- hand-verified as "spam" and "ham" (non-spam) piles – not just classified using existing spam-classification algorithms, such as SpamAssassin itself. Note that it's fine to use SpamAssassin to pre-filter them into the right piles, just make sure you scan the results "by hand" afterwards to verify that SpamAssassin made the correct diagnosis in each case.
- containing a representative mix of ham mail – that includes commercial-sounding-but-not-spam messages, legitimate business discussions (which may include talk of "sales", "marketing", "offers", bankruptcies, mortgages, etc), or verified opt-in mail newsletters. This is a very important point! Your ham corpus should contain as much ham as is possible, as close to ALL valid emails received by everybody as is possible, with only the exceptions noted here. ("as is possible" recognizes that for privacy and confidentiality reasons some ham cannot be stored anywhere but its destination email folder.)

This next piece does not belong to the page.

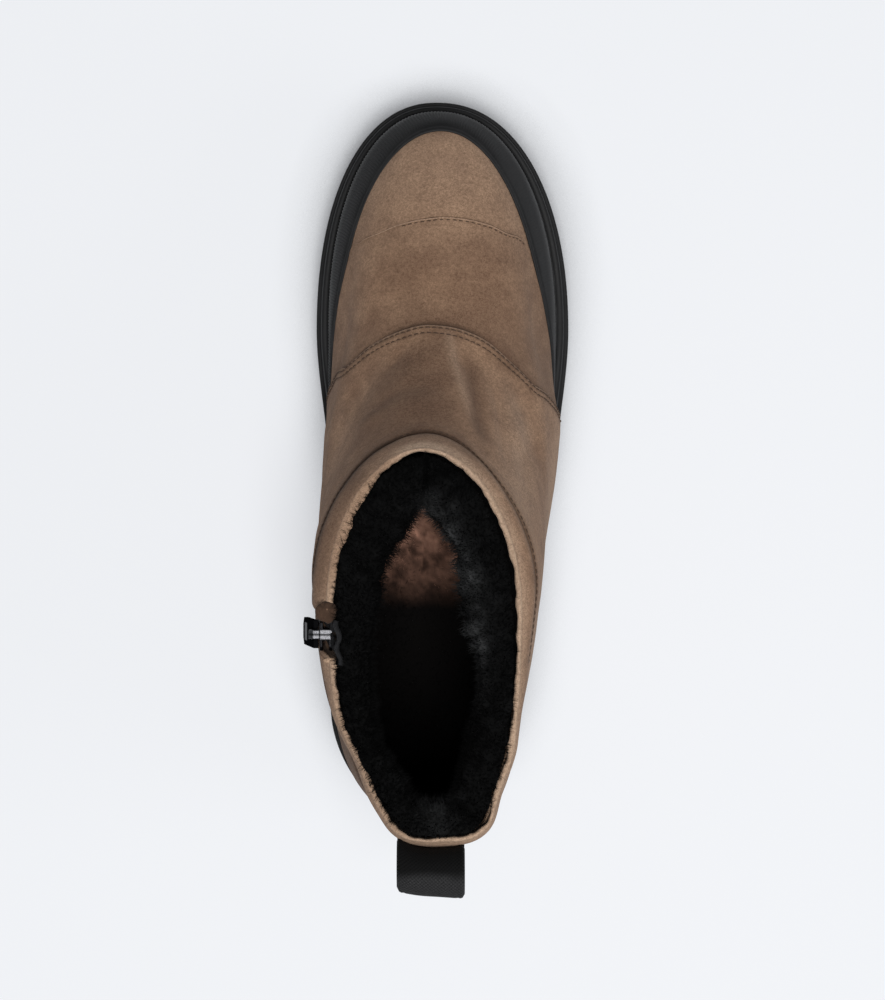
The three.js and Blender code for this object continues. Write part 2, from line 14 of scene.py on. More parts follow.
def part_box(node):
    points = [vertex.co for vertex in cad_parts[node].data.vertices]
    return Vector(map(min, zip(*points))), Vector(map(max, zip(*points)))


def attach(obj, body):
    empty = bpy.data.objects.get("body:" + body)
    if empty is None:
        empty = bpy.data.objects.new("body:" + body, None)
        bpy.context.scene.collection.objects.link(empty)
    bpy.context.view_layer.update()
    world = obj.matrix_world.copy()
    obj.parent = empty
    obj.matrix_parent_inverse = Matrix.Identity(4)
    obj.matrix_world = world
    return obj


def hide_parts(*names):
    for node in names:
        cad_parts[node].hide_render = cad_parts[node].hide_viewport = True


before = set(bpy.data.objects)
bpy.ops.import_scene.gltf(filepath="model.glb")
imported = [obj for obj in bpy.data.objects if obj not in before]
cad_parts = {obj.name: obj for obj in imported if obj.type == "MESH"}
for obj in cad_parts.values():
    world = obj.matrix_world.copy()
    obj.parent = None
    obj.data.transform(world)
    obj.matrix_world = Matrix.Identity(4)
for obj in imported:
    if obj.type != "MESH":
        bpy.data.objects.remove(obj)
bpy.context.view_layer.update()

# The dressed right ankle boot: suede panels, fur, fleece, rubber, zip and webbing.
# Tables are in millimetres in the boot's own axes: Y from the heel end of the sole, X from the
# straight axis and Z from the floor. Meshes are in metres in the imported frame.

LOG = logging.getLogger("boot")
Array = NDArray[np.float64]
MM = 0.001
RIM = 13.0
LIFT = 0.35  # gap under the upper, as packed


# ---------------------------------------------------------------- smooth functions
def smooth(xs: Sequence[float] | Array, ys: Sequence[float] | Array, x: Array | float,
           level_ends: bool = False) -> Array:
    """A cubic Hermite curve through points, with each slope taken across its two neighbours.

    Args:
        xs: Growing places of the points.
        ys: Their values; more axes than one hold a value for each item of x.
        x: Where the curve is read; past both ends it stays level.
        level_ends: Whether the curve leaves its two ends level.

    Returns:
        The curve's values.
    """
    xs, ys = np.asarray(xs, float), np.asarray(ys, float)
    x = np.clip(np.asarray(x, float), xs[0], xs[-1])
    last = len(xs) - 1
    here = np.clip(np.searchsorted(xs, x, side="left") - 1, 0, last - 1)
    order = np.arange(last + 1)
    before, after = np.maximum(order - 1, 0), np.minimum(order + 1, last)
    gaps = (xs[after] - xs[before]).reshape((-1,) + (1,) * (ys.ndim - 1))
    slopes = (ys[after] - ys[before]) / gaps
    if level_ends:
        slopes[0] = 0
        slopes[-1] = 0
    if ys.ndim == 1:
        low, high, leave, arrive = ys[here], ys[here + 1], slopes[here], slopes[here + 1]
    else:
        pick = [np.take_along_axis(t, (here + k)[None], 0)[0] for t in (ys, slopes) for k in (0, 1)]
        low, high, leave, arrive = pick
    span = xs[here + 1] - xs[here]
    u = (x - xs[here]) / span
    rise = (high - low) * u * u * (3 - 2 * u)
    return low + rise + leave * span * u * (1 - u) ** 2 + arrive * span * u * u * (u - 1)


def ease(x: Array | float, start: float, end: float) -> Array:
    """Goes from 0 at start to 1 at end along an S-shaped cubic."""
    u = np.clip((np.asarray(x, float) - start) / (end - start), 0, 1)
    return u * u * (3 - 2 * u)


def bump(distance: Array, width: float) -> Array:
    """A round bell: 1 at no distance, falling as exp(-(distance / width) squared)."""
    return np.exp(-((distance / width) ** 2))


def hashed(corner: Array, seed: int) -> Array:
    """A number from 0 to 1 for each whole-numbered corner, mixed from its three numbers."""
    c = corner.astype(np.int64)
    key = (c[..., 0] * 73856093) ^ (c[..., 1] * 19349663) ^ (c[..., 2] * 83492791)
    key = (key ^ (seed * 2654435761)) & 0x7FFFFFFF
    key = ((key ^ (key >> 13)) * 1274126177) & 0x7FFFFFFF
    key = ((key ^ (key >> 15)) * 668265263) & 0x7FFFFFFF
    return (key & 0xFFFFFF) / float(0xFFFFFF)


def lattice_noise(points: Array, cell: float, seed: int) -> Array:
    """Smooth noise from -1 to 1: random corner values blended along S-shaped cubics.

    Args:
        points: Places in space, with three numbers on the last axis.
        cell: Size of one lattice cell, in the same unit.
        seed: Chooses the random values.

    Returns:
        One value for each place.
    """
    scaled = points / cell
    corner = np.floor(scaled)
    part = scaled - corner
    part = part * part * (3 - 2 * part)
    total = np.zeros(points.shape[:-1])
    for step in np.ndindex(2, 2, 2):
        shares = np.where(np.array(step) == 1, part, 1 - part)
        total += hashed(corner + np.array(step), seed) * shares.prod(-1)
    return total * 2 - 1


def cells(points: Array, cell: float, seed: int) -> tuple[Array, Array, Array]:
    """Random cells, each round its own centre.

    Args:
        points: Places in space, with three numbers on the last axis.
        cell: Usual distance between two centres.
        seed: Chooses the centres.

    Returns:
        The distance to the nearest centre and to the second nearest, both as a share of the
        cell, and the nearest centre's place.
    """
    scaled = points / cell
    corner = np.floor(scaled)
    first = np.full(points.shape[:-1], 9.0)
    second = first.copy()
    centre = np.zeros_like(scaled)
    for step in np.ndindex(3, 3, 3):
        at = corner + np.array(step) - 1
        spot = at + np.stack([hashed(at, seed + k) for k in range(3)], -1)
        distance = np.linalg.norm(spot - scaled, axis=-1)
        nearer = distance < first
        second = np.where(nearer, first, np.minimum(second, distance))
        centre = np.where(nearer[..., None], spot, centre)
        first = np.where(nearer, distance, first)
    return first, second, centre * cell


def unit(vectors: Array) -> Array:
    """The same directions with length 1."""
    return vectors / np.maximum(np.linalg.norm(vectors, axis=-1, keepdims=True), 1e-12)


def travelled(path: Array) -> Array:
    """Distance travelled along a line at each of its points, from 0."""
    return np.concatenate([[0], np.cumsum(np.linalg.norm(np.diff(path, axis=0), axis=1))])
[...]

- containing no old spam mail. Older spam uses different tricks and terminology, which will impact SpamAssassin's accuracy when it's filtering "live", new mail. Please try not to scan spam older than 6 months. For this purpose it may be useful to categorize your spam by month, and to regularly delete those files with the older spam.

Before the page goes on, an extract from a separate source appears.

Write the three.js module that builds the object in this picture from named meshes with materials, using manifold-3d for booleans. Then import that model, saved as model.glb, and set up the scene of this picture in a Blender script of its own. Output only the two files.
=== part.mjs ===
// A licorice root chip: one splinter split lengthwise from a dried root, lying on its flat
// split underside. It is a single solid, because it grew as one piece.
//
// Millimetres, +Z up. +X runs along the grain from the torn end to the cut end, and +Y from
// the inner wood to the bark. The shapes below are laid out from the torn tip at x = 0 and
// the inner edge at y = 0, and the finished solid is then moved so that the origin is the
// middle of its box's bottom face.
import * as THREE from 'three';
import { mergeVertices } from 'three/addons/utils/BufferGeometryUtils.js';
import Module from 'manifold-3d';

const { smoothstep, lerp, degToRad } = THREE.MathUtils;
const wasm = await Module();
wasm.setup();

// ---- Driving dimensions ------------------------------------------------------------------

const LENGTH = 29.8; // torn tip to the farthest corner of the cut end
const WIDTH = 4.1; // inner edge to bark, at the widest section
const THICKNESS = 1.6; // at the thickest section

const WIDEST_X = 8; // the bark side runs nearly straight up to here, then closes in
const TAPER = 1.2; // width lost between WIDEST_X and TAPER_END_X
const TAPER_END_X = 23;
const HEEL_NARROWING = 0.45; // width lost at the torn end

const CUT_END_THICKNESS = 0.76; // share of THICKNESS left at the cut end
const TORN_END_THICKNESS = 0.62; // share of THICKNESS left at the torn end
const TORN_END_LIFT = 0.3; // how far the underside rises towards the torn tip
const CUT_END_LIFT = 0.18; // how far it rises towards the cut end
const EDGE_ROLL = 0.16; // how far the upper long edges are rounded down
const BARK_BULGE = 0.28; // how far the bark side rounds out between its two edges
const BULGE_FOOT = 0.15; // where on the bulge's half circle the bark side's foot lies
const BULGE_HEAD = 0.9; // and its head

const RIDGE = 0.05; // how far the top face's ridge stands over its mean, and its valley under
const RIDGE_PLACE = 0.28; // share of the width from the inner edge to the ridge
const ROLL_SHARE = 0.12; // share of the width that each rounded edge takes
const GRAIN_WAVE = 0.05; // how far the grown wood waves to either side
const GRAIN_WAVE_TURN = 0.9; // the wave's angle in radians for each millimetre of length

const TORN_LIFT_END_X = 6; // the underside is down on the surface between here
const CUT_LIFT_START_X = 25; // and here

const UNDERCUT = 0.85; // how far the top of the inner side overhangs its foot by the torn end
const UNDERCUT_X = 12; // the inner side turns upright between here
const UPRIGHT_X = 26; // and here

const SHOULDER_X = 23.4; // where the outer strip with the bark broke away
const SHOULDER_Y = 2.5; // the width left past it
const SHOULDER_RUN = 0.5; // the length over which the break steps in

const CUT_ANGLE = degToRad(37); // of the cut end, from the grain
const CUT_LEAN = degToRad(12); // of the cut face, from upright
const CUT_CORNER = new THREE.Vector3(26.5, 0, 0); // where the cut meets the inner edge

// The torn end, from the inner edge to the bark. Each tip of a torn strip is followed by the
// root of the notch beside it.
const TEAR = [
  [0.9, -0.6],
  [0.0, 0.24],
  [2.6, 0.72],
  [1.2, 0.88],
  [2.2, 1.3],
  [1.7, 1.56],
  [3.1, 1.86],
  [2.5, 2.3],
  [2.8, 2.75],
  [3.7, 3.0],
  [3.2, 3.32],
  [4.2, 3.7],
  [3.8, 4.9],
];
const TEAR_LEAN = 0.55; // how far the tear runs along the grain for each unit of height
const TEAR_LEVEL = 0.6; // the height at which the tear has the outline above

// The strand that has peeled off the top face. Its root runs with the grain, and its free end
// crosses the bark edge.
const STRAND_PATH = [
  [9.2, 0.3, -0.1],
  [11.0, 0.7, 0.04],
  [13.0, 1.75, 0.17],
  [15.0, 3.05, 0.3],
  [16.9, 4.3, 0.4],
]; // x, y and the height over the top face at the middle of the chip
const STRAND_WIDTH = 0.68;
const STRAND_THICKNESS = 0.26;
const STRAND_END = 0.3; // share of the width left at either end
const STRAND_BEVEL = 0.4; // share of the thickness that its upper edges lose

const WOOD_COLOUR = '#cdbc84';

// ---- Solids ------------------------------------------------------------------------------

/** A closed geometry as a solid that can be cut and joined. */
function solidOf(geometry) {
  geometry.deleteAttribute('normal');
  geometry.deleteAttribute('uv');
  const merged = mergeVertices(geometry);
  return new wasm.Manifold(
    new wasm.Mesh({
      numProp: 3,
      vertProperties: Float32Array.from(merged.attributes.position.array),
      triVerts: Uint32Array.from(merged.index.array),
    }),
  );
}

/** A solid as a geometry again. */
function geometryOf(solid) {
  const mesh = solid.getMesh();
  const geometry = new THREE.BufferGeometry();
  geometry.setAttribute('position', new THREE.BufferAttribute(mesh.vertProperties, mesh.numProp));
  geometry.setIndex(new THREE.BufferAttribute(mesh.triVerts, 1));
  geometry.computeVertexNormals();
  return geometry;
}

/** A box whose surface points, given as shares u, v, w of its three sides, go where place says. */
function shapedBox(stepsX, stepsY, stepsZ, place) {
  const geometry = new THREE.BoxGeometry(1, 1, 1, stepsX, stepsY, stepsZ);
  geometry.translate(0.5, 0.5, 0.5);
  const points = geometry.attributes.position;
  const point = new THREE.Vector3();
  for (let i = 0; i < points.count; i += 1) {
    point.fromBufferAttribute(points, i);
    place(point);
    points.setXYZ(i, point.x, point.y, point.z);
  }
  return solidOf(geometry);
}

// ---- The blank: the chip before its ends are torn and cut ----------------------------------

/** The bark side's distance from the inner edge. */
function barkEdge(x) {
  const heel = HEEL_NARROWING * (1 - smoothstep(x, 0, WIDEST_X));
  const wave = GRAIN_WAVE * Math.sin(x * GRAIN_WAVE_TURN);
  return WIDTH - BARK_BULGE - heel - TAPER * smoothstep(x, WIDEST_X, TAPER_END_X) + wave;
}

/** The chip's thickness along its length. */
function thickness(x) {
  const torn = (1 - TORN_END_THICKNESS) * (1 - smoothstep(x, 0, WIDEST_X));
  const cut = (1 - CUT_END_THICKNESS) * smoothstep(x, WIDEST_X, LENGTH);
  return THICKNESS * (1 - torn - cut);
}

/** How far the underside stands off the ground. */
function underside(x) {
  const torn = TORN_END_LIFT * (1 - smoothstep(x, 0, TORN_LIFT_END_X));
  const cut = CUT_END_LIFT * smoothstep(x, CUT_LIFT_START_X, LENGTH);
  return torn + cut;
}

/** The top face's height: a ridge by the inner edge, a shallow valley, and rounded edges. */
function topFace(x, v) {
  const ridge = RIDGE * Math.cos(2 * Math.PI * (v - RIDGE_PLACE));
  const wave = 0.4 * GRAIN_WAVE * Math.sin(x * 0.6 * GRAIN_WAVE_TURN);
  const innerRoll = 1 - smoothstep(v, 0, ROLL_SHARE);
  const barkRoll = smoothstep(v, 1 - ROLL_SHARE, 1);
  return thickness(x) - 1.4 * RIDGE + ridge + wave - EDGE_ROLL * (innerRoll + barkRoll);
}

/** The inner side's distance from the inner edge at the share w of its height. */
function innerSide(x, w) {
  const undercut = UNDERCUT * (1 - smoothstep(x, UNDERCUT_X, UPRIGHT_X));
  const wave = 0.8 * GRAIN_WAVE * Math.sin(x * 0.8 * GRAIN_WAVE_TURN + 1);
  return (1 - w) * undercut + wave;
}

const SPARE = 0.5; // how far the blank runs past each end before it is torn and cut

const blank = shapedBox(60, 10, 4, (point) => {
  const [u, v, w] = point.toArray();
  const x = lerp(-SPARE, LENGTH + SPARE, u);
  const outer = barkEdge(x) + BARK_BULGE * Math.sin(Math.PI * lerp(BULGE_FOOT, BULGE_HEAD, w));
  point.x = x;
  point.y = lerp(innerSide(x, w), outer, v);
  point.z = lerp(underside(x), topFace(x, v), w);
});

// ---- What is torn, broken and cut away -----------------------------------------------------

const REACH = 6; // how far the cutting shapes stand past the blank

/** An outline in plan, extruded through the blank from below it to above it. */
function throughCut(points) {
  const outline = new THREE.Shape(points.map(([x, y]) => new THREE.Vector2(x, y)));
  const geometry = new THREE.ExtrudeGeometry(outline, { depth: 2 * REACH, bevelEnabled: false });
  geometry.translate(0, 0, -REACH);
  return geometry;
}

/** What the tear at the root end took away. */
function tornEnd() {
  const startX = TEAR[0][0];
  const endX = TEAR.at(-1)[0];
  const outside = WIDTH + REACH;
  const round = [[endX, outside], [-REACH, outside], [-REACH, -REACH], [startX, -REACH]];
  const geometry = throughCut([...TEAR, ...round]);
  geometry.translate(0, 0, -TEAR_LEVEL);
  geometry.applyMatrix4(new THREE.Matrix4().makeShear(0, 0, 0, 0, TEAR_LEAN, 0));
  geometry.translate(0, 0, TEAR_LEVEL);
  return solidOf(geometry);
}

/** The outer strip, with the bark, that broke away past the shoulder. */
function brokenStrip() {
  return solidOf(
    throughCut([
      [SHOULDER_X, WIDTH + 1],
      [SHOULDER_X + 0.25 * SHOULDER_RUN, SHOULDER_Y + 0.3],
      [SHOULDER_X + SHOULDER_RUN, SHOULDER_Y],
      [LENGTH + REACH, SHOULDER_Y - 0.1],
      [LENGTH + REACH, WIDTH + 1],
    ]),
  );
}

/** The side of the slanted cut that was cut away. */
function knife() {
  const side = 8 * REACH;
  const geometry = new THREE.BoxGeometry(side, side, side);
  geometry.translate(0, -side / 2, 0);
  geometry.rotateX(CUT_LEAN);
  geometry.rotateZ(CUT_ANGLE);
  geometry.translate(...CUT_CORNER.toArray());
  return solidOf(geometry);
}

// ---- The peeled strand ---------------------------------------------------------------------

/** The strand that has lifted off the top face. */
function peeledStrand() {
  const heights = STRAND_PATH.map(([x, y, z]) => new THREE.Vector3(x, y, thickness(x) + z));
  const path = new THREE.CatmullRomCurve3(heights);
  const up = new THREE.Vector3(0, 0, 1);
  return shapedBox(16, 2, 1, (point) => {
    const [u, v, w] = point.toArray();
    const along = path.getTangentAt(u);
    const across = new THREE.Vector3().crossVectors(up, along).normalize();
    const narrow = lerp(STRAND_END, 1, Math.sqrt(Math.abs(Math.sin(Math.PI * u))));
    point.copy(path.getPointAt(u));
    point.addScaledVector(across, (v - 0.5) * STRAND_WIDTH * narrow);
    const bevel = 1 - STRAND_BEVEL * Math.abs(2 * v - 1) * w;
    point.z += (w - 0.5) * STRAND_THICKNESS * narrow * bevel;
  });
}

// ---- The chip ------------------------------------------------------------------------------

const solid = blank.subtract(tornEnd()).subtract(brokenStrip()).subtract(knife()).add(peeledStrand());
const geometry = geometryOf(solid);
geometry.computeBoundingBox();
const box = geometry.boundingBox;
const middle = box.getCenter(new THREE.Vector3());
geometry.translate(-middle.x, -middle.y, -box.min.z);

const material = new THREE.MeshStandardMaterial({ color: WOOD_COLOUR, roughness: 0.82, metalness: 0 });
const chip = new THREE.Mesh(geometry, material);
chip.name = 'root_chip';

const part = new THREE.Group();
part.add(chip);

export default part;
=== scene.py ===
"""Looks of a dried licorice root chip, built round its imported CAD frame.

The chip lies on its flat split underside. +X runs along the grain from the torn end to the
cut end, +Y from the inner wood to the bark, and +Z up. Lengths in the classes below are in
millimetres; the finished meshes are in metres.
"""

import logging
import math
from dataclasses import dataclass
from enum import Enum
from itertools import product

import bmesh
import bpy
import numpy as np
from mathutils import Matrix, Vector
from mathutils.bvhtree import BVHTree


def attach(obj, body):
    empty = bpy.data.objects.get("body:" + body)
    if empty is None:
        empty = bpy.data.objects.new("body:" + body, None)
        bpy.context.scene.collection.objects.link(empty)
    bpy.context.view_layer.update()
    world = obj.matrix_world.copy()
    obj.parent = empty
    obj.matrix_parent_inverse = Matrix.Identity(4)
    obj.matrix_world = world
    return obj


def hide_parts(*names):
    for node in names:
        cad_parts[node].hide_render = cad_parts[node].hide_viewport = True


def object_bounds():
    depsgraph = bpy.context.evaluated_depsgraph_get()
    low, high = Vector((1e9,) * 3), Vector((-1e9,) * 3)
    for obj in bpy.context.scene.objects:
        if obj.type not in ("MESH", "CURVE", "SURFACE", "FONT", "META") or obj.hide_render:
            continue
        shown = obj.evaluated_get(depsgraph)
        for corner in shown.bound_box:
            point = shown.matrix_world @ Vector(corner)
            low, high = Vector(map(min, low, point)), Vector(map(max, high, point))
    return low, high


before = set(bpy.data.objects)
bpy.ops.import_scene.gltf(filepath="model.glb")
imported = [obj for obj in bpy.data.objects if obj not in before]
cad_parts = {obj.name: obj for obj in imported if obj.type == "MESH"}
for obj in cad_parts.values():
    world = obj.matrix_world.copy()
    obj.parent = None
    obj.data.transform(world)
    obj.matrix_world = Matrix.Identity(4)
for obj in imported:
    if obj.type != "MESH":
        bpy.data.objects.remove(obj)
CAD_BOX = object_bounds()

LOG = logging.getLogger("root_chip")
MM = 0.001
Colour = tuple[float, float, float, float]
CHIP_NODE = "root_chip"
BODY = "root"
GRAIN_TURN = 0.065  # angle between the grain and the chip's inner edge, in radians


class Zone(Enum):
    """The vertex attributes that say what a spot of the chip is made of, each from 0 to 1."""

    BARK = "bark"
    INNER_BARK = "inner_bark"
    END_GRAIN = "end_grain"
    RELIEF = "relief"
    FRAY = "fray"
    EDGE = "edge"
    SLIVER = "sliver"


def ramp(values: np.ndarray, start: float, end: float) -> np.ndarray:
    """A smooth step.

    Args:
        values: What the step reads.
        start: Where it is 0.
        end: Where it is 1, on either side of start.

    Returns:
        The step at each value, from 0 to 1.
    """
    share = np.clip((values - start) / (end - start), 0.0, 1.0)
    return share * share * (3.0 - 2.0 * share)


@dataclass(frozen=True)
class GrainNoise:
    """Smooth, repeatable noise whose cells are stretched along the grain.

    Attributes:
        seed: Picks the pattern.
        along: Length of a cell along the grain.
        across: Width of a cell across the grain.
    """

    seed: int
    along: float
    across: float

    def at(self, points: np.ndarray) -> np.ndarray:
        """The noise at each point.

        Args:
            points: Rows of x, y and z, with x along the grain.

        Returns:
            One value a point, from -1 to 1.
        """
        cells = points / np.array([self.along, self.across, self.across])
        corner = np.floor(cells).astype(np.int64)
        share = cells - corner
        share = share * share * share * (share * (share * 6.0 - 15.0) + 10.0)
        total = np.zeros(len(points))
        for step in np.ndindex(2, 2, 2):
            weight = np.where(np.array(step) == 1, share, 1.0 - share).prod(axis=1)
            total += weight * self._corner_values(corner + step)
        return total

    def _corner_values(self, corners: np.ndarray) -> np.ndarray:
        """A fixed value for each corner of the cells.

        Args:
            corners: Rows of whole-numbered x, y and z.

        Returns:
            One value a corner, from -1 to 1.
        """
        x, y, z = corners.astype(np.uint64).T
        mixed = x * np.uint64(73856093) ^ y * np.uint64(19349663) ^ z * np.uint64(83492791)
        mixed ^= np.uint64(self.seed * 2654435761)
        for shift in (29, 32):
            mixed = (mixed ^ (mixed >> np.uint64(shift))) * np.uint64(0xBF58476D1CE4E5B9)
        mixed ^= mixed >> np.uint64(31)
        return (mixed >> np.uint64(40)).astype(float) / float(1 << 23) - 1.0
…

- containing a representative mix of spam mail. If you bounce high-scoring spam, or have collections of only user submissions of missed spams or false positive hams, this will unbalance the corpus; it's better to scan collections of all spam received at a set of email accounts, instead of a subset.
- cleaned of viruses, bounce mails from broken virus and spam filters, and forwarded spam messages. These will skew the results.
- and finally, cleaned of discussion of spam or virus messages or signatures (such as SpamAssassin-talk or bugtraq mailing list messages). Even though they are ham, these often contain snippets of code that incorrectly trigger tests, and again will skew the results. (Rewriting the tests to avoid triggering on SpamAssassin-talk messages is not realistic, unfortunately.)
- (if you're mass-checking for a RescoreMassCheck the corpora must contain both ham and spam. If it contains only one, the accuracy figures reported for the Bayes rules will be invalid.
(Aside: yes, it's "corpora". See PluralOfCorpus)
Mail to NOT Include in Ham or Spam
- Mailing lists
Do not include discussion mailing lists in either your ham or spam corpus. Mailing lists tend to be too similar in content, and all mail is sent by the same mail server. Furthermore it can unduly bias the results if multiple masscheck participants are subscribed to the same mailing lists. Try to stick to mail directly to you. Generally low-traffic announce-only mailing lists are OK.
- Spam Sent via Legitimate Services (Facebook, Livejournal, etc.)
Occasionally you receive spam text posted to your account on services like LiveJournal or Facebook. DO NOT include such mail in either ham or spam folder. Just delete it. Why? We don't want to count these as spam, causing false marks against highly safe whitelist rules like USER_IN_DEF_DKIM_WL. They do not count as ham either, because spam URL's or spam text would throw off the statistics if they show up in the ham folder. Simply delete them.
Minor things that are nice to have
- eliminate duplicates – there should be one and only one copy of any single email, whether spam or ham. (This isn't a hard and fast rule, as it can be very time-consuming. Just remove dups where they all arrive at the same time, in sequence, if possible, but don't really worry about it too much.)